━━━━━ Recorded information

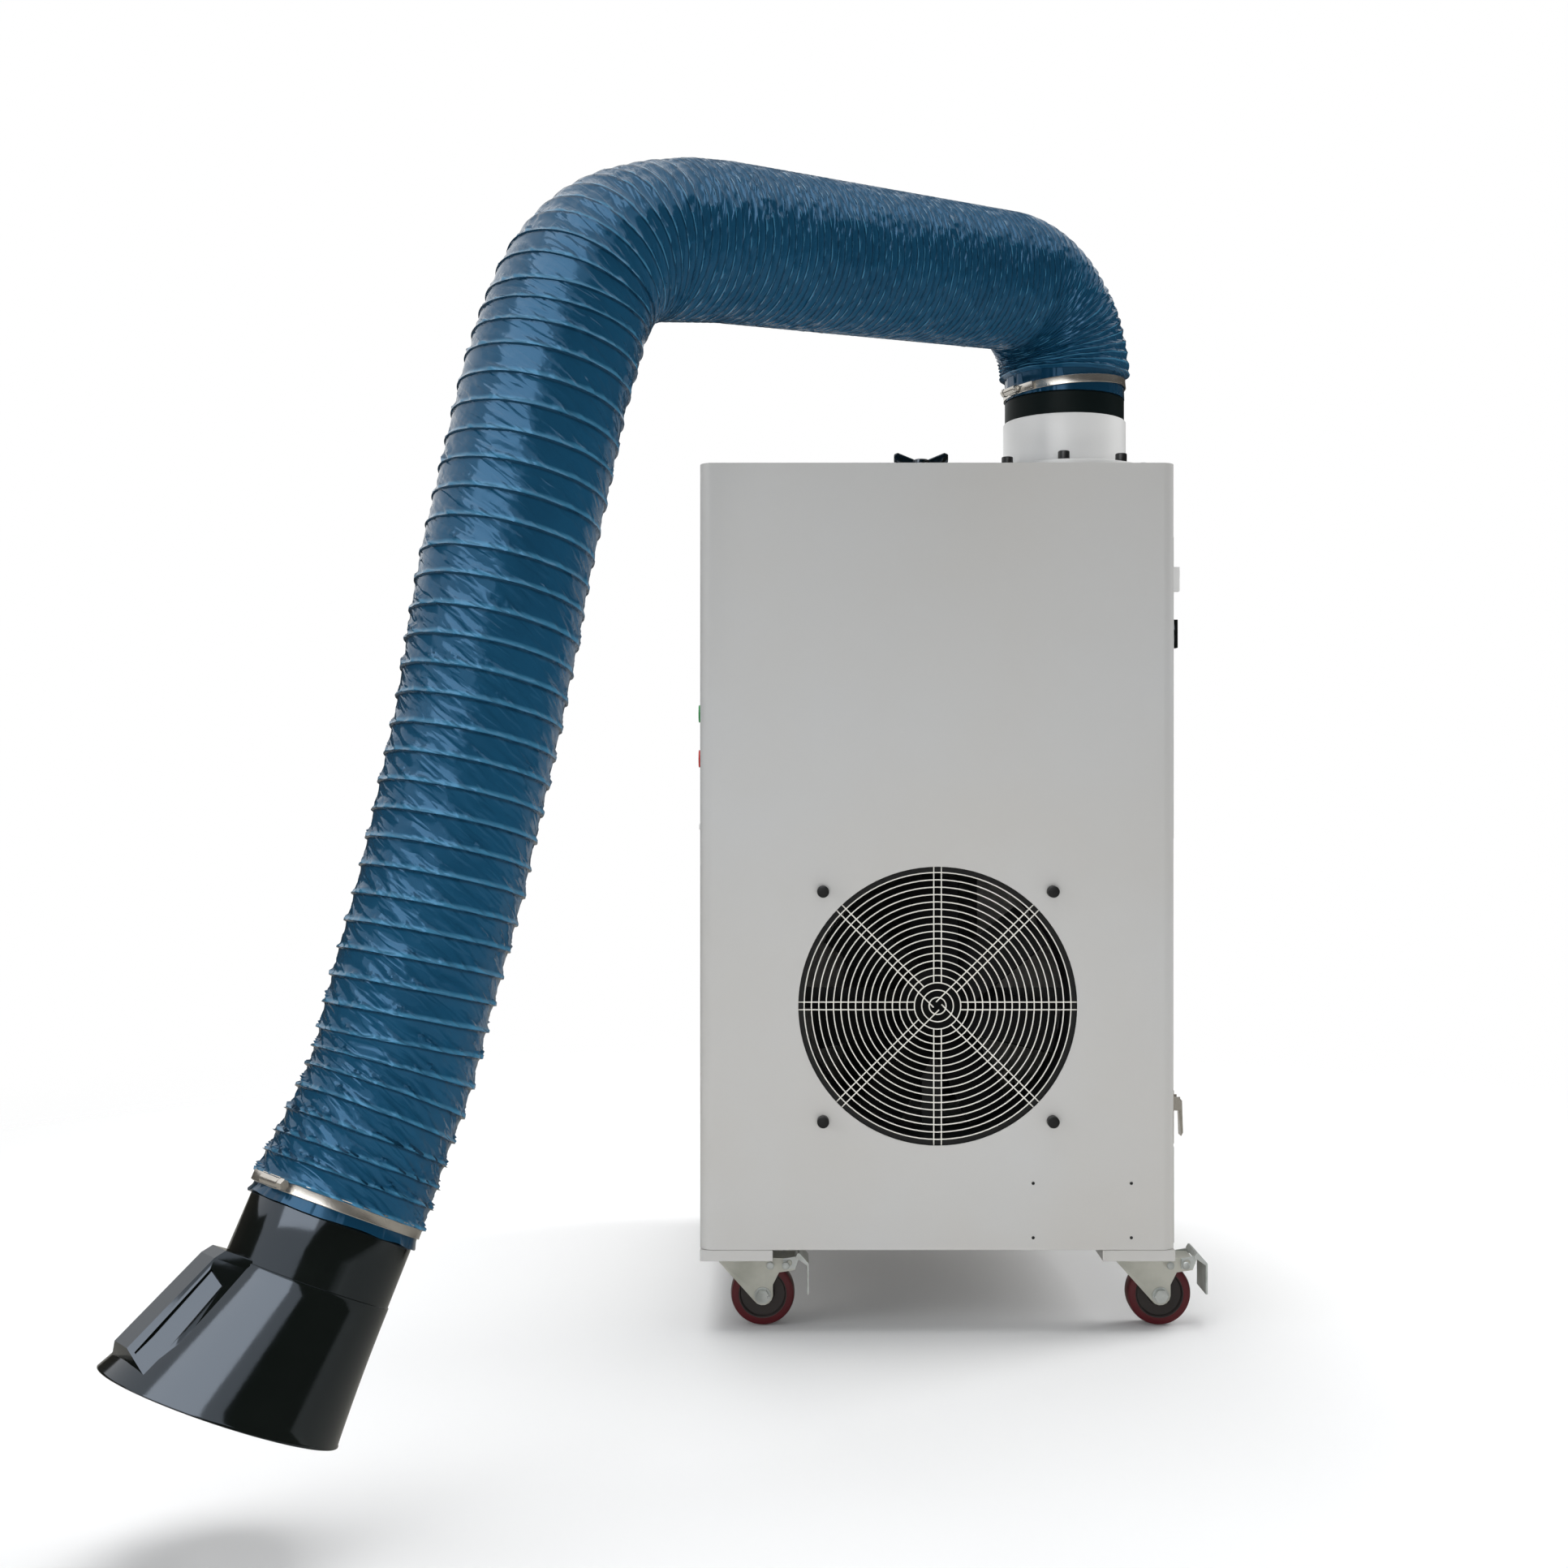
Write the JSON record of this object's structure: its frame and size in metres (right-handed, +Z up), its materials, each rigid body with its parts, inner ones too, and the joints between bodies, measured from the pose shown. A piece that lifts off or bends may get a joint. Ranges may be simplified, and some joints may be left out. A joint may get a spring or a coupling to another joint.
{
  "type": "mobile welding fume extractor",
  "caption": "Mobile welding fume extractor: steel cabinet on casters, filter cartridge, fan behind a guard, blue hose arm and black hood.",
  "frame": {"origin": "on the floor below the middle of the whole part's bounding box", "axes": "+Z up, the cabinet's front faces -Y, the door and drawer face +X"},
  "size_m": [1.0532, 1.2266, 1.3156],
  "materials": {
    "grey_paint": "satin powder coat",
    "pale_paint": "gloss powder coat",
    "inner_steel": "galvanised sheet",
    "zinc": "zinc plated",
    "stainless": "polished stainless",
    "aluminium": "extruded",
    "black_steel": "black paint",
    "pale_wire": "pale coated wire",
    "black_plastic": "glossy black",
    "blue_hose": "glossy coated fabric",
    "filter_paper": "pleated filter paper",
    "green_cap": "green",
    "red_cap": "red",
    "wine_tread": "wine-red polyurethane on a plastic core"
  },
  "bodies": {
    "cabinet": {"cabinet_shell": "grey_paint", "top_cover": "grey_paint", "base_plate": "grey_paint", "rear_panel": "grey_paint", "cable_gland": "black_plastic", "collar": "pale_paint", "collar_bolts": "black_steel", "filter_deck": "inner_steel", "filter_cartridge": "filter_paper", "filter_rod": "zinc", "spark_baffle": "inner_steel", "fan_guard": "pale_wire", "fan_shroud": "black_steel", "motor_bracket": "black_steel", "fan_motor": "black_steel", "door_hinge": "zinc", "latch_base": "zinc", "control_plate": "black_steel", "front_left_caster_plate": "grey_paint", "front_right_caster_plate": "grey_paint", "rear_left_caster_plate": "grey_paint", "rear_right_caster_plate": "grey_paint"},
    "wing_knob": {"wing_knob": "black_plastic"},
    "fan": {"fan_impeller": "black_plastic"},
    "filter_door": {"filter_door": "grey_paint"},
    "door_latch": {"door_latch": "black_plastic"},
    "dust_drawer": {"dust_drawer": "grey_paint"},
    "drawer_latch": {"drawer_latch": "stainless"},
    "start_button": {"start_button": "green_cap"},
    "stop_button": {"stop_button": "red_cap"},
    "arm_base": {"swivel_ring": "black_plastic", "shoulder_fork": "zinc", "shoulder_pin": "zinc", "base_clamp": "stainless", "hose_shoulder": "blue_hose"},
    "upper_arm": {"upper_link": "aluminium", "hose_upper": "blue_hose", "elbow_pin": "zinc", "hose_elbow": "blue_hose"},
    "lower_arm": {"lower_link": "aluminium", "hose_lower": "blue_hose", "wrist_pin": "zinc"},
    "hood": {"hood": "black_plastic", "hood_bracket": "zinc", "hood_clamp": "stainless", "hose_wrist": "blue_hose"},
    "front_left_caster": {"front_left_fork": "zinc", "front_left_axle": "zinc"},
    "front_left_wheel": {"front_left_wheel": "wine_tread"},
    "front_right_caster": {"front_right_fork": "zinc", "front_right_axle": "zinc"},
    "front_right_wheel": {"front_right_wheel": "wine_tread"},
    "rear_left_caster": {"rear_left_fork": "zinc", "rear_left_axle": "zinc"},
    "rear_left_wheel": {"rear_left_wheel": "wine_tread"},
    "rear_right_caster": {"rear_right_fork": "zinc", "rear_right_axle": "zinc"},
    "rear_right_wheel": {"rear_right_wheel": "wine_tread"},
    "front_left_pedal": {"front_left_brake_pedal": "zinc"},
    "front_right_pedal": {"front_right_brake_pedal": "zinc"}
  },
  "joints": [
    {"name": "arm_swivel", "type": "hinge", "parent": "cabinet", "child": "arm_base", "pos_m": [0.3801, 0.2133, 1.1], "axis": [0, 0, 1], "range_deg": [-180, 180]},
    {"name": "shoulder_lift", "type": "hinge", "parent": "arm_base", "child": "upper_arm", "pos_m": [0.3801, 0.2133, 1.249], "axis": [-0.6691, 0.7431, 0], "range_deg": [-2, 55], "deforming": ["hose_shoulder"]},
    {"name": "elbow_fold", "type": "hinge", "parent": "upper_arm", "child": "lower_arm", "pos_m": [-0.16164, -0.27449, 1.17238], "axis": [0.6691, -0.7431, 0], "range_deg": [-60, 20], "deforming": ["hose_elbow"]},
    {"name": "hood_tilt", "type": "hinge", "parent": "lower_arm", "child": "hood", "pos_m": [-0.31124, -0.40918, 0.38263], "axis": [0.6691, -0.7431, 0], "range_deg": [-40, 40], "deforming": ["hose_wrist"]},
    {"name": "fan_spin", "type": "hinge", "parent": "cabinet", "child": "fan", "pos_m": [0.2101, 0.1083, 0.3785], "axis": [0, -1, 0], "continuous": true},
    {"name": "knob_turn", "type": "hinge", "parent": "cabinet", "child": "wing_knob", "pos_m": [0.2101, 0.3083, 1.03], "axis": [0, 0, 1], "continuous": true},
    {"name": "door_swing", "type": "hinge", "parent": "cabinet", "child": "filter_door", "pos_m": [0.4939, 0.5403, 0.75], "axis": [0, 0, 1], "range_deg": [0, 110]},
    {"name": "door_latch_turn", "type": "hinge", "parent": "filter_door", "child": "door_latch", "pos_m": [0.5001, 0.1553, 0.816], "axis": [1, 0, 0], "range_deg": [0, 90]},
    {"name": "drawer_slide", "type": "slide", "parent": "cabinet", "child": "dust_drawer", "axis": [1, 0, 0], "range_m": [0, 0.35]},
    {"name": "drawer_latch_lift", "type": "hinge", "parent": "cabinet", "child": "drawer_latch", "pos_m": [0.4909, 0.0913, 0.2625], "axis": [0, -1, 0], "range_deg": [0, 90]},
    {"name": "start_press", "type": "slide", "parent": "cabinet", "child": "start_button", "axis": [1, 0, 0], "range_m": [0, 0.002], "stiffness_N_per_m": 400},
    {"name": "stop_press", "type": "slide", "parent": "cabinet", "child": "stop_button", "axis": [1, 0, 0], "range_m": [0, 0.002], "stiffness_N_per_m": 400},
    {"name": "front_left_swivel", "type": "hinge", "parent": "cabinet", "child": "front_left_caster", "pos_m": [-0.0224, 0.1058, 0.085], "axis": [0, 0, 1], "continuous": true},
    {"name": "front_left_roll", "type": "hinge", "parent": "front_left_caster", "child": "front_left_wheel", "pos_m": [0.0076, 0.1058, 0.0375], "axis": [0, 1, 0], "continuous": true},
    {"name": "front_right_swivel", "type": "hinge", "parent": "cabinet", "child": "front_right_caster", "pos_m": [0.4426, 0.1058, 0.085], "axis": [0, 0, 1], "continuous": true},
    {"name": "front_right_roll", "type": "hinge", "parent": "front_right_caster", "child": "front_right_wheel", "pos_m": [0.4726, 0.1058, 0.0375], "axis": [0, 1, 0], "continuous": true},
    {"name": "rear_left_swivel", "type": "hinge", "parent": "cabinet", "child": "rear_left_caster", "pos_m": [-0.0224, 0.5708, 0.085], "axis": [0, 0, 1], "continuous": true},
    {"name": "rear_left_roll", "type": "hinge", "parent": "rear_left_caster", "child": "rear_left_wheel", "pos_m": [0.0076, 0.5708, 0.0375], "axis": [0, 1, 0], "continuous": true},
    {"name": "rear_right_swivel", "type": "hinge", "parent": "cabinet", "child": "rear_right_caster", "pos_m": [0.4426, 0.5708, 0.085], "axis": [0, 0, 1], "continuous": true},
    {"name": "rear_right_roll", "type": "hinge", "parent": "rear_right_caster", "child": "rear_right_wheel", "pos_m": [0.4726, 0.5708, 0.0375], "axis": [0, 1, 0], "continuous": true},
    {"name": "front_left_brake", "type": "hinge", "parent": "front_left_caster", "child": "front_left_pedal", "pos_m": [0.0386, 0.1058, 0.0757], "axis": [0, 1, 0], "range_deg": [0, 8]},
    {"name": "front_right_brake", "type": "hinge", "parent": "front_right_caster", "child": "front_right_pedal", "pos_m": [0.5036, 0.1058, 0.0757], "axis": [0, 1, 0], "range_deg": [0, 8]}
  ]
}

━━━━━━━━━━

**Given task**
Search the listing for the word "frame" and return each line that holds it.

**Result**
Write the JSON record of this object's structure: its frame and size in metres (right-handed, +Z up), its materials, each rigid body with its parts, inner ones too, and the joints between bodies, measured from the pose shown. A piece that lifts off or bends may get a joint. Ranges may be simplified, and some joints may be left out. A joint may get a spring or a coupling to another joint.
  "frame": {"origin": "on the floor below the middle of the whole part's bounding box", "axes": "+Z up, the cabinet's front faces -Y, the door and drawer face +X"},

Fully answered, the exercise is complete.